I enjoy a good Chopin waltz myself.
posted by Green Eyed Monster at 7:41 PM on October 4, 2009


I think you will love love love this recording of Richter playing Bach's Cappricio on the Departure of a Beloved Brother.
posted by sully75 at 7:51 PM on October 4, 2009


I see no one has mentioned Scarlatti, so I will. Pre-piano compositions, but the Horowitz piano versions are a good place to start, I think. YMMV, but many of the sonatas would fit your criteria, I think.
posted by trip and a half at 8:27 PM on October 4, 2009 [1 favorite]


Haydn.
posted by palliser at 9:19 PM on October 4, 2009


Muzio Clementi wrote cute sonatas and sonatinas for the piano. They're totally 18th century pop.
posted by mia_farrow at 10:22 PM on October 4, 2009


I thought Bach was pre-piano, ie the piano came after his time so he didn't write for the piano but the harpsichord or clavier.

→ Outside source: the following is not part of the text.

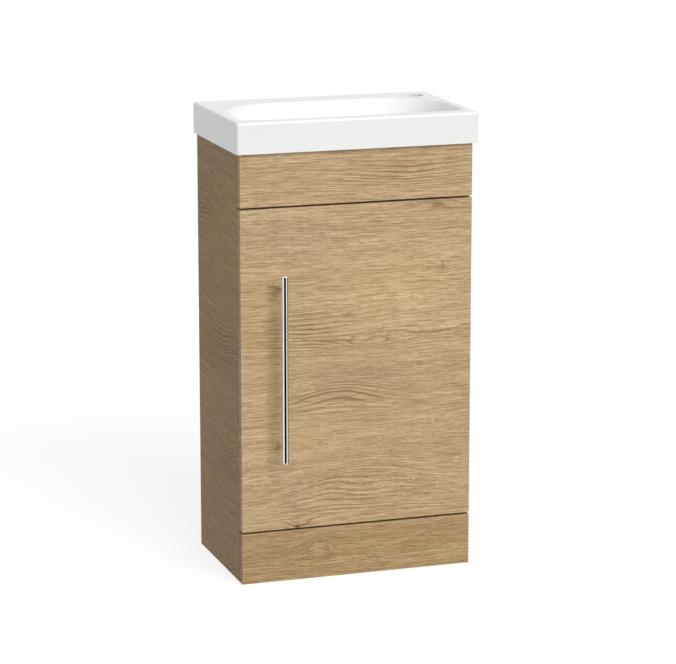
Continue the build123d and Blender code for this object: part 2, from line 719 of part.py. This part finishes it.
with BuildPart() as arm_screws:
    arm_screw_length = plate_screw_length - arm_screw_tip_air
    for level in hinge_levels.values():
        head = (arm_web_x - screw_head_height, arm_end_y - arm_screw_from_end, level)
        rod(head, (1, 0, 0), screw_head_diameter, screw_head_height)
        rod(head, (1, 0, 0), plate_screw_diameter, screw_head_height + arm_screw_length)
arm_screws.part.label = "arm_screws"
export_step(arm_screws.part, "parts/arm_screws.step")
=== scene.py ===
import bpy
import bmesh
import math
from mathutils import Euler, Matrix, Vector


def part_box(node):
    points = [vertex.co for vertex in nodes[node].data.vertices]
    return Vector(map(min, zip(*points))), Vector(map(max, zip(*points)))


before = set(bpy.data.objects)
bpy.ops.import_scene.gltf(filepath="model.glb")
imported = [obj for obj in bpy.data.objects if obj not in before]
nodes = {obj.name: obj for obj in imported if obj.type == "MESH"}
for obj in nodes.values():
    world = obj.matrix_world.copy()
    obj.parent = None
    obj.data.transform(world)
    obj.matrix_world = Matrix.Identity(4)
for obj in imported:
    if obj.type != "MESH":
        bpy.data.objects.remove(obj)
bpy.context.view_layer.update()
scene = bpy.context.scene
scene.view_settings.view_transform = "Standard"


# Small helpers for node trees
def srgb(red, green, blue):
    """A colour given in 8-bit screen values, as the linear values a shader takes."""
    linear = []
    for channel in (red, green, blue):
        share = channel / 255
        linear.append(share / 12.92 if share <= 0.04045 else ((share + 0.055) / 1.055) ** 2.4)
    return (*linear, 1.0)


def node(tree, kind, inputs=None, **settings):
    """A node with its settings made and its sockets set or linked."""
    made = tree.nodes.new(kind)
    for key, value in settings.items():
        setattr(made, key, value)
    for key, value in (inputs or {}).items():
        if isinstance(value, bpy.types.NodeSocket):
            tree.links.new(value, made.inputs[key])
        else:
            made.inputs[key].default_value = value
    return made


def maths(tree, operation, *values, clamp=False):
    """One step of arithmetic on values or sockets."""
    step = node(tree, "ShaderNodeMath", dict(enumerate(values)), operation=operation, use_clamp=clamp)
    return step.outputs[0]


def spread(tree, value, low, high, to_low=0.0, to_high=1.0):
    """A value between two limits, spread smoothly to two others and held there."""
    inputs = {"Value": value, "From Min": low, "From Max": high, "To Min": to_low, "To Max": to_high}
    return node(tree, "ShaderNodeMapRange", inputs, interpolation_type="SMOOTHSTEP").outputs["Result"]


def blend(tree, share, first, second, mode="MIX"):
    """Two colours mixed by a share."""
    mixer = node(tree, "ShaderNodeMix", data_type="RGBA", blend_type=mode)
    for socket, value in zip((mixer.inputs[0], mixer.inputs[6], mixer.inputs[7]), (share, first, second)):
        if isinstance(value, bpy.types.NodeSocket):
            tree.links.new(value, socket)
        else:
            socket.default_value = value
    return mixer.outputs[2]


def streaks(tree, along, across, pattern, shift):
    """Noise drawn out along the grain, in a pattern of streaks."""
    per_metre_along, per_metre_across, detail, roughness = pattern
    stretched = {
        "X": maths(tree, "MULTIPLY", along, per_metre_along),
        "Y": maths(tree, "MULTIPLY", across, per_metre_across),
        "Z": shift,
    }
    place = node(tree, "ShaderNodeCombineXYZ", stretched).outputs[0]
    sizes = {"Vector": place, "Scale": 1.0, "Detail": detail, "Roughness": roughness}
    return node(tree, "ShaderNodeTexNoise", sizes).outputs["Fac"]


def new_group(name, inputs, outputs):
    """A shader node group with named sockets. Returns it with its input and output nodes."""
    group = bpy.data.node_groups.new(name, "ShaderNodeTree")
    for socket_name, kind, value in inputs:
        socket = group.interface.new_socket(socket_name, in_out="INPUT", socket_type=kind)
        socket.default_value = value
    for socket_name, kind in outputs:
        group.interface.new_socket(socket_name, in_out="OUTPUT", socket_type=kind)
    return group, group.nodes.new("NodeGroupInput"), group.nodes.new("NodeGroupOutput")


FLOAT, COLOR, VECTOR = "NodeSocketFloat", "NodeSocketColor", "NodeSocketVector"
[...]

Well, sort of. Bach tested early fortepiano models by Gottfried Silbermann, and was definitely au fait with the latest in keyboard technology. And of course, modern pianists love to play his work.

The modern piano is a mid-nineteenth-century beast, and between the harpsichord and the piano there were many stages of evolution. In particular, the damper pedal of a modern piano sustains much longer than that of a 1700s piano, and earlier keyboard instruments had no pedals at all. The "fluttering" effect you're after is more common in music written for instruments in which constant arpeggios were the best way to keep a chord going.
posted by Pallas Athena at 12:53 AM on October 5, 2009


Grieg, "Le Papillon"
posted by DMelanogaster at 4:32 AM on October 5, 2009


Response by poster: Thank you for all the suggestions and education. I look forward to the listening I have in store.

-Pallas Athena, you have enlightened me greatly.
posted by beccyjoe at 10:07 PM on October 5, 2009


Compared to Bach's keyboard music, the Handel keyboard suites may sound simple, but these suites are still quite beautiful. Look for sample recordings by Perahia, or the complete set performed by Richter/Gavrilov.